══ Given material ══
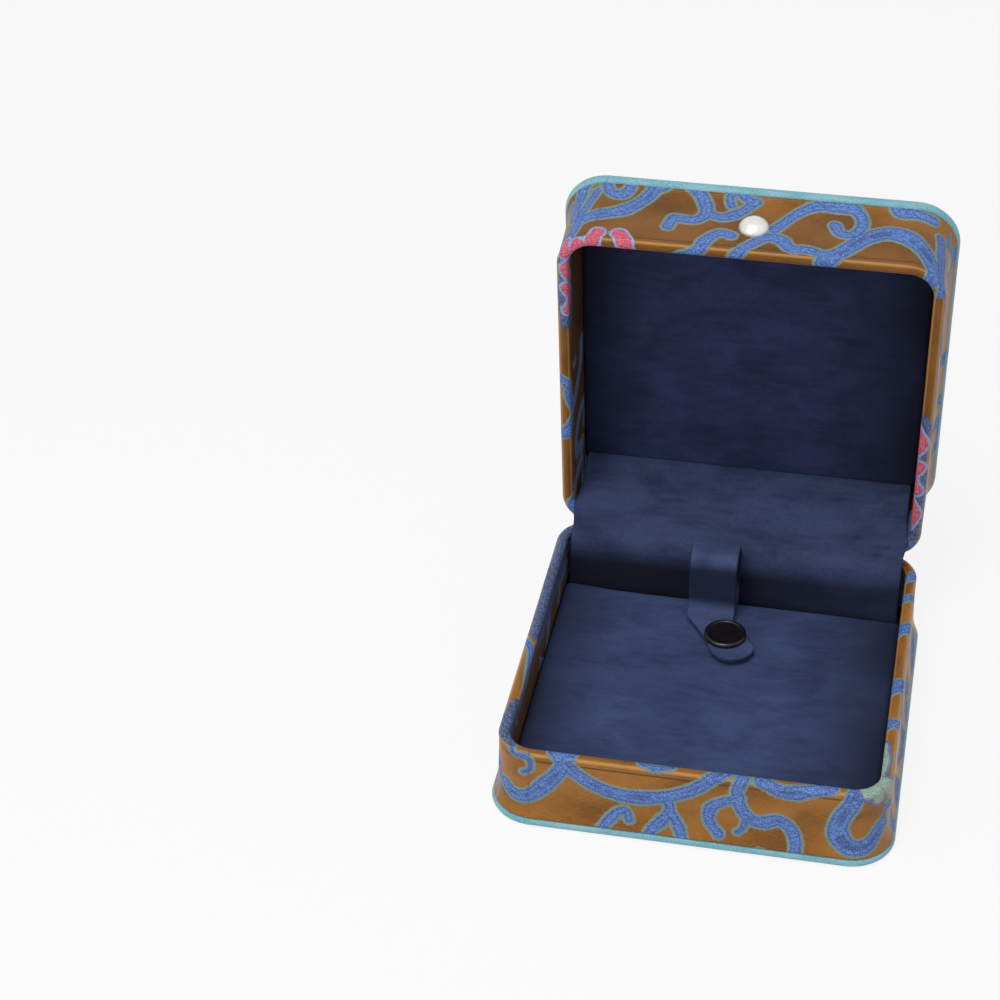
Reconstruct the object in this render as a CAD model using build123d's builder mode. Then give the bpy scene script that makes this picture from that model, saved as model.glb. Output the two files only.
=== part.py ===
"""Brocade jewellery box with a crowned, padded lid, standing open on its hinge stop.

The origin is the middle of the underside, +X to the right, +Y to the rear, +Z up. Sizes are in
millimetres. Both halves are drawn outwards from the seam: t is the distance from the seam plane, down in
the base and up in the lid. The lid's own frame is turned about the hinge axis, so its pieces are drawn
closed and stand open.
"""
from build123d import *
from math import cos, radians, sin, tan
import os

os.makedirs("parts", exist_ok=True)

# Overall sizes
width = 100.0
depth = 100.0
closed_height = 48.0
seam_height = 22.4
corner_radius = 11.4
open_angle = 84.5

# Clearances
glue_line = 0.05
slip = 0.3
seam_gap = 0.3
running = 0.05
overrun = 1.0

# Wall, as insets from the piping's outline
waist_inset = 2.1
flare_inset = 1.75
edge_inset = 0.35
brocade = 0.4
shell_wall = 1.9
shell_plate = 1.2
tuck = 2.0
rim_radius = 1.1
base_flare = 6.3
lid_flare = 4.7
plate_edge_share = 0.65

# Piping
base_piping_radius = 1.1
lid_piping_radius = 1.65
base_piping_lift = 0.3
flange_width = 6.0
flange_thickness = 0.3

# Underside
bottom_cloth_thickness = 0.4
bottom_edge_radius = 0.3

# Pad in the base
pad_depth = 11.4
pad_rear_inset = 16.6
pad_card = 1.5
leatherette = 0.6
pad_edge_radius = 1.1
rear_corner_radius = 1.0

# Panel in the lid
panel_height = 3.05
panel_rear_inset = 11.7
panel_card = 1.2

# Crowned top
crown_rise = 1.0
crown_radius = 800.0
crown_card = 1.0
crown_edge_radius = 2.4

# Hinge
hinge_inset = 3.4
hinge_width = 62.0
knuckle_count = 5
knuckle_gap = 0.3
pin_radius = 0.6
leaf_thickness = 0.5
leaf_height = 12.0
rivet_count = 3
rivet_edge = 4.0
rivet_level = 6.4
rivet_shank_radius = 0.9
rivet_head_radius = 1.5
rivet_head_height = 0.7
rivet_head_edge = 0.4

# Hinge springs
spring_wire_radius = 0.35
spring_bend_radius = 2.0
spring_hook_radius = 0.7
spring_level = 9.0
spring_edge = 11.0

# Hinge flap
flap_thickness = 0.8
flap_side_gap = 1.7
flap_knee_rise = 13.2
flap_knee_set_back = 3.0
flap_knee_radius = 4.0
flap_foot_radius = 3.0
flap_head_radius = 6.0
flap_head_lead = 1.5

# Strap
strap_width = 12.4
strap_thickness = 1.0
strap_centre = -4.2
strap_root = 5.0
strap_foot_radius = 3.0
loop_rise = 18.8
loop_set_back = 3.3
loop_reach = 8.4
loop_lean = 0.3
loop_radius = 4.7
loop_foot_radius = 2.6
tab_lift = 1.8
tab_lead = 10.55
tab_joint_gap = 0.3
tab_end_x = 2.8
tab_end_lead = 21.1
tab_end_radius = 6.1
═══
• [Written request] Restate the listing exactly, starting at its first line and ending at the line where "its hinge stop." occurs; include both and no other lines.

• [Response]
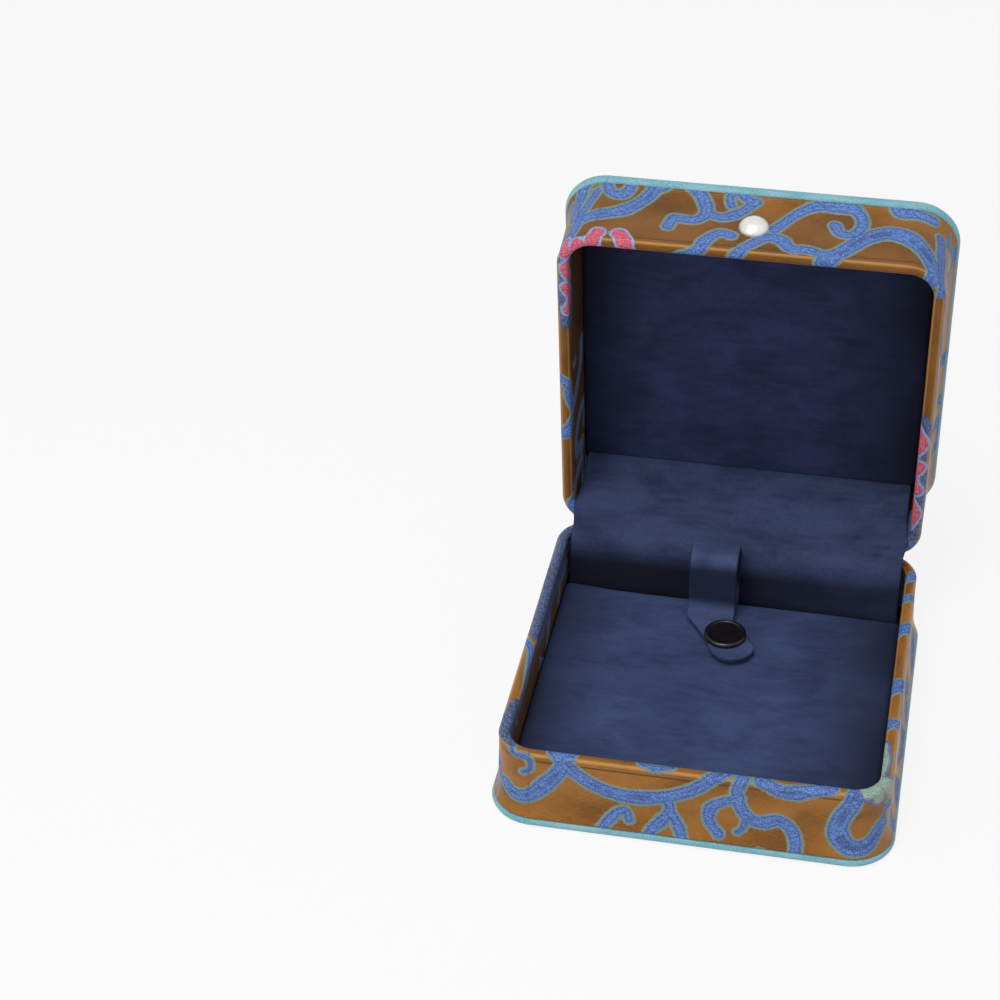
Reconstruct the object in this render as a CAD model using build123d's builder mode. Then give the bpy scene script that makes this picture from that model, saved as model.glb. Output the two files only.
=== part.py ===
"""Brocade jewellery box with a crowned, padded lid, standing open on its hinge stop.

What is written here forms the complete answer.